RE: HTML Action Item 54 - ...draft text for HTML 5 spec to require producers/authors to include @alt on img elements. from Justin James on 2008-05-12 (public-html@w3.org from May 2008)

From: Justin James <j_james@mindspring.com>
Date: Mon, 12 May 2008 01:27:36 -0400
To: "'Ian Hickson'" <ian@hixie.ch>
Cc: <public-html@w3.org>
Message-ID: <03ed01c8b3f0$e34545f0$a9cfd1d0$@com>
Except from Ian Hickson:

> Some huge number of Web authors -- in the 90% range, according to some 
> very wide studies I've done in the past few years -- do not write even 
> syntactically valid documents. The machine-checkability of requirements 
> has absolutely no effect on these authors. On the other hand, there are 

Imagine if, say, SMTP MTAs had the same level of spec adherence as HTML
authors? Email would be hopelessly broken and never get to where it needed
to go. The simple truth is, the HTML spec is too difficult to adhere to,
both for hand authors and for tool creators, and even good tools are easily
misused to generate bad HTML. My proposal takes HTML and strips it down to a
handful of tags, and users learn roles as needed, as opposed to figuring out
that the default behavior of a browser when encountering a particular tag is
to make the desired style. Strip the default behavior from the tags, and now
people have to learn the spec, or use good tools.

Simply put, the existing tools (no offense intended to anyone on this list,
if they are involved in such projects) are pretty bad overall. Yet, the
majority of people produce HTML have to use these tools because they are not
technical users. The problem isn't that the tool users are ignoring the
tool's warning and writing bad code. The problem is garbage tools like FCK
Editor that still use <font>, and then these tools get used in every piece
of blog and CMS software on the planet. So one bad decision by one or two
developers becomes literally tens of millions of people generating bad HTML
code.

The solution has to address the following points to be a success:

* Make it impossible (or extraordinarily difficult) for bad tools to
generate HTML that is sensibly rendered by browsers adhering to the new spec
*if they claim to use the new spec*

* Make code that renders properly in older browsers

* Make it possible for the HTML code to be machine verified to fully (nor
nearly fully) meet the spec; for example, the spec should say something
like, "any element with a role of 'paragraph' much contain textual content."
That would ensure that something marked as a paragraph is not simply being
used as a spacer. HTML tools would then be able to check for this, and in
some cases, automatically correct (for example, convert empty <div> to have
a role of "spacer" or "decorative"), and in other cases, request that the
user provide guidance ("is this image being used as a decoration or as piece
of content?")

* Fully divorce content, style, and role, and make all three mandatory
(except when the role explicitly allows for no styling or no content)

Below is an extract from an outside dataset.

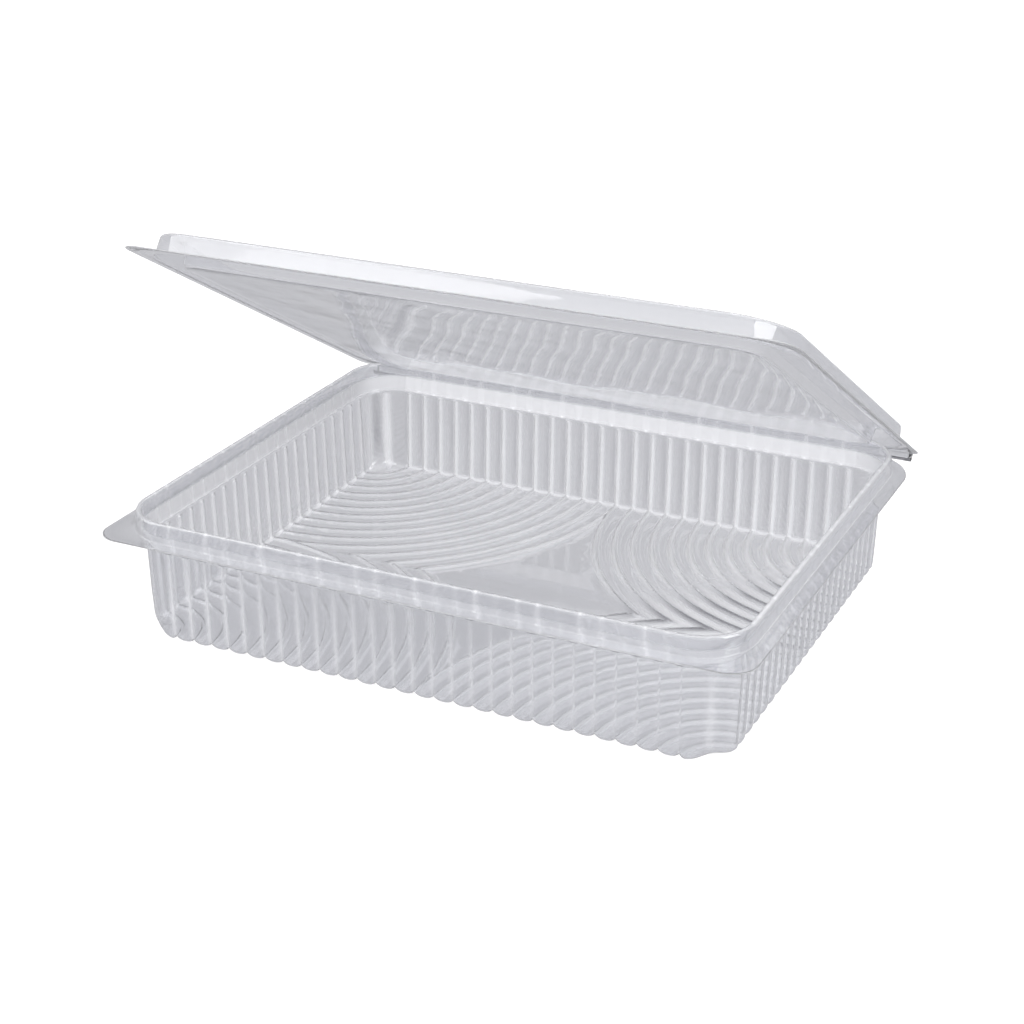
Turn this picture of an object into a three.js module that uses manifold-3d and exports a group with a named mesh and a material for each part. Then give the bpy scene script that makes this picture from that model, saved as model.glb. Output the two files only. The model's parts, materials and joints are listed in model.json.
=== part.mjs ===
import * as THREE from 'three';
import { mergeVertices } from 'three/addons/utils/BufferGeometryUtils.js';
import Module from 'manifold-3d';

const wasm = await Module();
wasm.setup();

// sheet, in millimetres
const SHEET = 0.6;

// ribs: one pitch all round, shared by the walls and the floor
const PITCH = 7.3;
const RIBS_LONG = 15;
const RIBS_SHORT = 12;
const FIRST_GROOVE = 2;
const GROOVE_DEPTH = 1.5;
const GROOVE_HALF = 1.75;

// tray body, outside face of the sheet, as half sizes
const BASE_X = 110.2;
const BASE_Y = 88.0;
const LEDGE_Z = 34.6;
const HINGE_Z = 39.5;
const FLANGE_TOP = HINGE_Z - 0.15;
const WALL_LEAN = 0.9;
const LEDGE = 0.8;
const CORNER = 15.0;

// raised rim round the mouth
const RIM_HEIGHT = 7.0;
const RIM_WIDTH = 2.3;
const RIM_LEAN = 0.4;

// flange
const FLANGE_X = 120;
const FLANGE_Y = 97.1;
const FLANGE_FRONT_CORNER = 9;
const TRAY_BACK_CORNER = 22;
const LID_BACK_CORNER = 6;

// lid, with heights counted from the closed joint face
const LID_GAP = 0.35;
const LID_HEIGHT = 8.1;
const LID_BORDER = 9;
const LID_INNER_LEAN = 2;
const LID_OPEN = THREE.MathUtils.degToRad(30);

// rolled bead along the lid's back edge, which the lid turns about
const BEAD_RADIUS = 2.2;
const BEAD_LENGTH = 233;
const BEAD_GAP = 0.3;

const CORNER_STEPS = 5;

// one level of a rounded rectangle, counter-clockwise, as a ring of points
function ring(halfX, halfY, radius, z, back = { y: halfY, radius }) {
	const points = [];
	for (let corner = 0; corner < 4; corner++) {
		const sx = corner === 0 || corner === 3 ? 1 : -1;
		const r = corner < 2 ? back.radius : radius;
		const centreY = corner < 2 ? back.y - r : r - halfY;
		for (let i = 0; i <= CORNER_STEPS; i++) {
			const a = (corner + i / CORNER_STEPS) * Math.PI / 2;
			const x = sx * (halfX - r) + r * Math.cos(a);
			points.push(new THREE.Vector3(x, centreY + r * Math.sin(a), z));
		}
	}
	return points;
}

// closed body through rings that all have the same number of points
function loft(rings) {
	const n = rings[0].length;
	const positions = rings.flat().flatMap((p) => [p.x, p.y, p.z]);
	const index = [];
	for (let r = 0; r < rings.length - 1; r++) {
		for (let i = 0; i < n; i++) {
			const a = r * n + i;
			const b = r * n + (i + 1) % n;
			index.push(a, b, b + n, a, b + n, a + n);
		}
	}
	for (const [r, flip] of [[0, true], [rings.length - 1, false]]) {
		for (let i = 1; i < n - 1; i++) {
			const [a, b, c] = [r * n, r * n + i, r * n + i + 1];
			index.push(a, flip ? c : b, flip ? b : c);
		}
	}
	const geometry = new THREE.BufferGeometry();
	geometry.setAttribute('position', new THREE.Float32BufferAttribute(positions, 3));
	geometry.setIndex(index);
	return geometry;
}

function signedVolume(geometry) {
	const p = geometry.getAttribute('position');
	const index = geometry.getIndex();
	const [a, b, c] = [new THREE.Vector3(), new THREE.Vector3(), new THREE.Vector3()];
	let sum = 0;
	for (let i = 0; i < index.count; i += 3) {
		a.fromBufferAttribute(p, index.getX(i));
		b.fromBufferAttribute(p, index.getX(i + 1));
		c.fromBufferAttribute(p, index.getX(i + 2));
		sum += a.dot(b.cross(c)) / 6;
	}
	return sum;
}

// body for joining and cutting, with its faces turned outwards
function solid(source) {
	const bare = source.clone();
	bare.deleteAttribute('normal');
	bare.deleteAttribute('uv');
	const geometry = mergeVertices(bare, 1e-4);
	const triVerts = new Uint32Array(geometry.getIndex().array);
	if (signedVolume(geometry) < 0) {
		for (let i = 0; i < triVerts.length; i += 3) {
			[triVerts[i + 1], triVerts[i + 2]] = [triVerts[i + 2], triVerts[i + 1]];
		}
	}
	const vertProperties = new Float32Array(geometry.getAttribute('position').array);
	return new wasm.Manifold(new wasm.Mesh({ numProp: 3, vertProperties, triVerts }));
}

function join(bodies) {
	let list = bodies;
	while (list.length > 1) {
		const next = [];
		for (let i = 0; i < list.length; i += 2) {
			next.push(i + 1 < list.length ? list[i].add(list[i + 1]) : list[i]);
		}
		list = next;
	}
	return list[0];
}

function toGeometry(body) {
	const mesh = body.getMesh();
	const geometry = new THREE.BufferGeometry();
	const positions = new Float32Array(mesh.vertProperties);
	geometry.setAttribute('position', new THREE.BufferAttribute(positions, 3));
	geometry.setIndex(Array.from(mesh.triVerts));
	geometry.computeVertexNormals();
	return geometry;
}

// outside levels of the tray, or the same moved inwards by the sheet
function bodyLevels(inset, lift) {
	const slope = WALL_LEAN / LEDGE_Z;
	const at = (z, grow, radius) => ring(
		BASE_X + grow + slope * z - inset,
		BASE_Y + grow + slope * z - inset,
		radius - inset,
		z,
	);
	return [
		at(lift, -2.1, CORNER + 7),
		at(lift + 2.1, 0, CORNER + 3),
	];
}

// wedge that runs down a wall, at s along it, for each of the four walls
function wallWedge(side, s, deeper, top) {
	const steep = GROOVE_DEPTH / GROOVE_HALF;
	const reach = 2;
	const level = (z) => {
		const face = (side % 2 ? BASE_X : BASE_Y) + WALL_LEAN * z / LEDGE_Z;
		const apex = face - GROOVE_DEPTH - deeper;
		const back = face + reach;
		const half = (back - apex) / steep;
		return [[s, apex], [s + half, back], [s - half, back]].map(([u, v]) => {
			const p = new THREE.Vector3(u, v, z);
			return p.applyAxisAngle(new THREE.Vector3(0, 0, 1), side * Math.PI / 2);
		});
	};
	return loft([level(-2), level(top)]);
}

// wedge that runs round a corner of the floor at one radius
function floorWedge(radius, deeper) {
	const steep = GROOVE_DEPTH / GROOVE_HALF;
	const apex = GROOVE_DEPTH + deeper;
	const low = -2;
	const half = (apex - low) / steep;
	const profile = [[radius - half, low], [radius + half, low], [radius, apex], [radius - half, low]];
	const steps = 4 * Math.round(4 + radius / 40);
	const lathe = new THREE.LatheGeometry(profile.map(([r, z]) => new THREE.Vector2(r, z)), steps);
	return lathe.rotateX(Math.PI / 2);
}

// all wedges of one face of the sheet, with a family about each of the four corners
function wedges(deeper, top) {
	const bodies = [];
	for (const [sx, sy] of [[1, 1], [-1, 1], [-1, -1], [1, -1]]) {
		const past = 0.01;
		const box = new THREE.BoxGeometry(130, 110, 20).translate(sx * (65 - past), sy * (55 - past), 0);
		const quarter = solid(box);
		for (let j = FIRST_GROOVE; j <= RIBS_LONG; j++) {
			const wedge = floorWedge(j * PITCH, deeper);
			wedge.translate(sx * RIBS_LONG * PITCH, sy * RIBS_SHORT * PITCH, 0);
			bodies.push(solid(wedge).intersect(quarter));
		}
	}
	for (let side = 0; side < 4; side++) {
		const count = (side % 2 ? RIBS_SHORT : RIBS_LONG) - FIRST_GROOVE;
		for (let j = -count; j <= count; j++) {
			bodies.push(solid(wallWedge(side, j * PITCH, deeper, top)));
		}
	}
	return join(bodies);
}

// open ring section swept along the back edge, with its mouth towards the tray
function hingeBead() {
	const centre = new THREE.Vector2(FLANGE_Y, 0);
	const arc = (radius, from, to) => Array.from({ length: 13 }, (_, i) => {
		const a = THREE.MathUtils.degToRad(from + (to - from) * i / 12);
		return new THREE.Vector2(radius * Math.cos(a), radius * Math.sin(a)).add(centre);
	});
	const section = [...arc(BEAD_RADIUS, -140, 172), ...arc(BEAD_RADIUS - SHEET, 172, -140)];
	const shape = new THREE.Shape(section);
	const bead = new THREE.ExtrudeGeometry(shape, { depth: BEAD_LENGTH, bevelEnabled: false, steps: 1 });
	bead.translate(0, 0, -BEAD_LENGTH / 2);
	bead.applyMatrix4(new THREE.Matrix4().makeBasis(
		new THREE.Vector3(0, 1, 0),
		new THREE.Vector3(0, 0, 1),
		new THREE.Vector3(1, 0, 0),
	));
	return bead;
}

function makeTray() {
	const rimBase = FLANGE_TOP - SHEET;
	const crest = FLANGE_TOP + RIM_HEIGHT;
	const shoulderX = BASE_X + WALL_LEAN;
	const shoulderY = BASE_Y + WALL_LEAN;
	const under = LEDGE_Z - SHEET;
	const outerLegX = shoulderX + LEDGE + RIM_WIDTH;
	const outerLegY = shoulderY + LEDGE + RIM_WIDTH;
	const outer = (grow, z) => ring(outerLegX + grow, outerLegY + grow, CORNER + 3.6 + grow, z);
	const inner = (grow, z) => ring(
		shoulderX + LEDGE + grow,
		shoulderY + LEDGE + grow,
		CORNER + 1.2 + grow,
		z,
	);

	const flange = (z) => ring(FLANGE_X, FLANGE_Y, FLANGE_FRONT_CORNER, z, {
		y: FLANGE_Y - BEAD_RADIUS - BEAD_GAP,
		radius: TRAY_BACK_CORNER,
	});

	const outside = join([
		solid(loft([
			...bodyLevels(0, 0),
			ring(shoulderX, shoulderY, CORNER + 0.4, under),
			inner(0, under + 0.01),
			inner(0.1, FLANGE_TOP - SHEET / 2),
		])),
		solid(loft([
			flange(rimBase),
			flange(FLANGE_TOP),
		])),
		solid(loft([outer(RIM_LEAN, rimBase + 0.1), outer(0, crest)])),
	]).subtract(wedges(0, under));

	const offset = SHEET * (Math.hypot(1, GROOVE_DEPTH / GROOVE_HALF));
	const inside = join([
		solid(loft([
			...bodyLevels(SHEET, SHEET),
			ring(shoulderX - SHEET, shoulderY - SHEET, CORNER + 0.4 - SHEET, LEDGE_Z),
			inner(-SHEET, LEDGE_Z + 0.01),
			inner(0.3 - SHEET, crest + 1),
		])),
	]).subtract(wedges(offset, LEDGE_Z));

	const slot = solid(loft([outer(RIM_LEAN - SHEET, rimBase - 1), outer(-SHEET, crest - SHEET)]))
		.subtract(solid(loft([inner(0, rimBase - 2), inner(0.3, crest)])));

	return outside.subtract(inside).subtract(slot);
}

// The lid is shaped closed, with the hinge line at height 0, then swung open. A hollow border
// drops over the tray's rim, and the panel inside it lies level with the flange.
function makeLid() {
	const low = 0.15;
	const panel = low + SHEET;
	const rimX = BASE_X + WALL_LEAN + LEDGE + RIM_WIDTH + RIM_LEAN + LID_GAP + SHEET;
	const rimY = BASE_Y + WALL_LEAN + LEDGE + RIM_WIDTH + RIM_LEAN + LID_GAP + SHEET;
	const radius = CORNER + 5;
	const wall = (grow, z) => ring(rimX + grow, rimY + grow, radius + grow, z);
	const flange = (z) => ring(FLANGE_X, FLANGE_Y, FLANGE_FRONT_CORNER, z, {
		y: FLANGE_Y - BEAD_RADIUS + SHEET,
		radius: LID_BACK_CORNER,
	});

	const outside = join([
		solid(loft([
			flange(low),
			flange(panel),
		])),
		solid(loft([
			wall(0, low + 0.1),
			wall(-0.4, LID_HEIGHT - 0.8),
			wall(-1.1, LID_HEIGHT),
		])),
	]);
	const innerWall = (grow, z) => {
		const lean = LID_INNER_LEAN * (LID_HEIGHT - z) / (LID_HEIGHT - panel);
		return wall(grow - LID_BORDER - lean, z);
	};
	const recess = solid(loft([innerWall(0, panel), innerWall(0, LID_HEIGHT + 0.01)]));
	const hollow = solid(loft([
		wall(-SHEET, low - 1),
		wall(-0.4 - SHEET, LID_HEIGHT - 0.8 - SHEET / 2),
		wall(-1.1 - SHEET, LID_HEIGHT - SHEET),
	])).subtract(solid(loft([innerWall(SHEET, low - 2), innerWall(SHEET, LID_HEIGHT + 1)])));
	const shell = outside.subtract(recess).subtract(hollow);
	const geometry = toGeometry(shell.add(solid(hingeBead())));
	geometry.translate(0, -FLANGE_Y, 0);
	geometry.rotateX(-LID_OPEN);
	geometry.translate(0, FLANGE_Y, HINGE_Z);
	return geometry;
}

function clearSheet() {
	return new THREE.MeshStandardMaterial({
		color: 0xdfe1e6,
		roughness: 0.08,
		metalness: 0,
		transparent: true,
		opacity: 0.4,
	});
}

const part = new THREE.Group();
part.name = 'hinged_container';

const tray = new THREE.Mesh(toGeometry(makeTray()), clearSheet());
tray.name = 'tray';
part.add(tray);

const lid = new THREE.Mesh(makeLid(), clearSheet());
lid.name = 'lid';
part.add(lid);

export default part;
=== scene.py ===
import json
import math

import bpy
import numpy as np
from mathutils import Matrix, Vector, geometry


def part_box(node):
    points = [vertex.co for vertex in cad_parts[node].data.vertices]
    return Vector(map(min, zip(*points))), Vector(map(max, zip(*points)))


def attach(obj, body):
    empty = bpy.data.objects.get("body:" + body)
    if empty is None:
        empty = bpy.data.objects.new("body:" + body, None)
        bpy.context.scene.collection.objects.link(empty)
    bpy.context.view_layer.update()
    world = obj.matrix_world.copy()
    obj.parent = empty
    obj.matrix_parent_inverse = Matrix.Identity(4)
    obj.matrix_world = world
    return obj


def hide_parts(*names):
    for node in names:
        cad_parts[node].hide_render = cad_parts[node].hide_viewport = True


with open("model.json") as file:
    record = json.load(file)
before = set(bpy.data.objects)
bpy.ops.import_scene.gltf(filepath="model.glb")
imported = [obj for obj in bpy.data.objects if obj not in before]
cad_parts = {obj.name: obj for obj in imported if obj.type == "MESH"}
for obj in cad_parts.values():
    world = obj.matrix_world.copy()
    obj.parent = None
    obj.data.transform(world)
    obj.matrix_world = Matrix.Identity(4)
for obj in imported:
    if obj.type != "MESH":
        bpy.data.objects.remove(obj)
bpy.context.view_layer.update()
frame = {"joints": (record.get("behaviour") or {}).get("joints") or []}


# Tray
# One sheet of clear plastic, drawn hot into a ribbed mould: a floor with rings of grooves about its
# four corners, ribbed walls, a narrow ledge, a hollow rim round the mouth and a flat flange. Only
# the flange's cut edge is open. The sheet is whitened where it is bent tightly, and painted highlights
# and painted shade are laid over its grooves, edges and rim.
MM = 0.001
SHEET = 0.3 * MM
PITCH = 7.3 * MM
RIB_DEPTH = 1.6 * MM
RIB_END = 0.24
WALL_SHARE = 0.75
FRONT_SHARE = 0.5
RIBS_LONG = 13
RIBS_SHORT = 10
RIB_ARCH = 1.0 * MM
FLOOR_FIRST = 2
FLOOR_LAST = 15
FLOOR_CENTRE_X = 15 * PITCH
FLOOR_CENTRE_Y = 12 * PITCH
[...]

* Make the accessibility pieces role dependent and mandatory

> All of which is to say, whether something is machine-checkable or not 
> isn't a hugely relevant factor in whether we should require something. It 
> certainly isn't the only factor, or even the deciding factor, for how far 
> authors will go to make conforming documents (there are people on both 
> sides of the line).

I disagree, in fact, I disagree for the exact same reason. Without it being
possible for a machine check, the vast majority of the people generating
HTML will never be able to do it. Furthermore, the more difficult it is to
write an authoring tool that complies with the spec, the less likely it is
that tools that generate valid HTML will reach the content creators.

The fact that an overwhelming majority of people can't even get the DOCTYPE
right for crying out loud should be a giant red flag screaming that our spec
stinks.

> There isn't a way to machine-check whether what someone has written makes 
> any sense.

Someone generating valid, but incomprehensible content is not our problem,
either. They need to take that up with the English (or whatever language
they're writing) working group. :)

> What if the textual content isn't a paragraph? Say, because it's a 
> heading?
>
>    <div role="paragraph">Introduction to bee-keeping</div>
>
> Why is that machine-verifiable, when this isn't?:
>
>   <p>Introduction to bee-keeping</p>

In your example, they are both machine verifiable. But there are a bazillion
examples when the current system falls apart and my proposal is much more
robust.

The difference is, my proposal takes away the styling advantages of using
the wrong tag. It is quite common to see <h1> where the goal was really
<span style="font-size: large; font-weight: bold;">. Or <em>USS
Constitution</em> when semantically that is wholly incorrect. By taking away
the default stylings, and separating the role from the styling, you stop
seeing this.

J.Ja
Received on Monday, 12 May 2008 05:28:27 UTC